Strange travel suggestions are dancing lessons from God.
– Bokonon

If nothing else, going elsewhere can let you gauge the qualities of your hometown - having holidayed in (or rather, endured) Morocco for instance, I now know there are places full of more irritating people than England.

The enormous value put on ‘travelling’ does rankle though; many seasoned travellers seem to have only ‘learnt’ an inflated sense of self-importance from their thinly-veiled poverty tourism.

Well that’s fine for him, but what do we jet-setters do now that its been grounded?

In most of Spain people would consider that the upper limit for a daily commute; my clients in the Dunkirk area had a coworker whose commute was closer to 50 miles and it was held as highly unusual (he didn’t move or get a weekdays rental because of his wife - once you get a “sigh my wife” answer you don’t keep asking).

But still, I grew up in a place that’s 60 miles from two larger towns that get thousands of visitors every year; there are people there who have never been to either of those two towns but they’re rare (I can name two). In a larger urban area such as Madrid or Barcelona it’s a lot more common (and you also meet a lot more people who have never visited their own town’s tourist attractions).

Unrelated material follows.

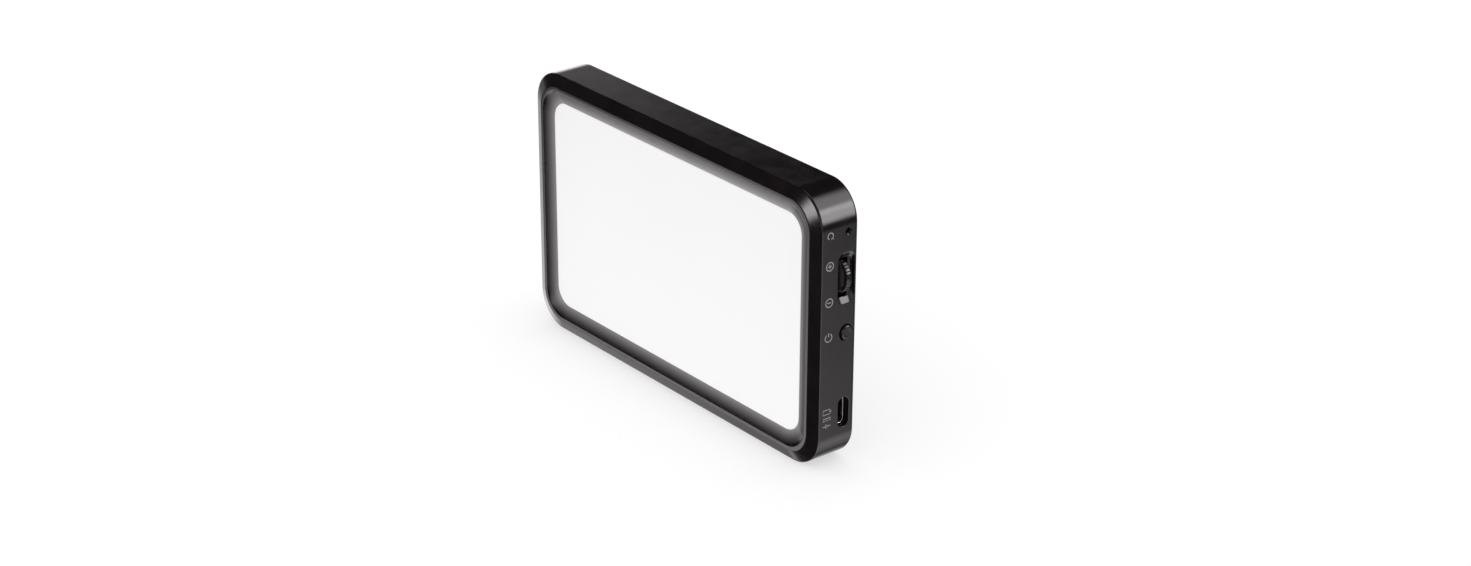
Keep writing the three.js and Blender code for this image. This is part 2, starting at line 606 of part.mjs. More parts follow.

My grandmother’s old folks home took the residents to eat out of town recently and over half the bus (discounting people with serious memory trouble) had never seen many of the tourist attractions and landmarks Grandma could recite, tell the story of, had visited… she has nephews who’ve never visited the Old Town, same family, completely different interests. If you discount “going to the same beach every year” from “more than 30 miles away”, the numbers for homebodies rise even higher.

Is it my cup of tea? No, I come from several long lines of roamers and I’m one myself. But so long as I’m happy like this and they’re happy like that, hey, more happiness is a good thing!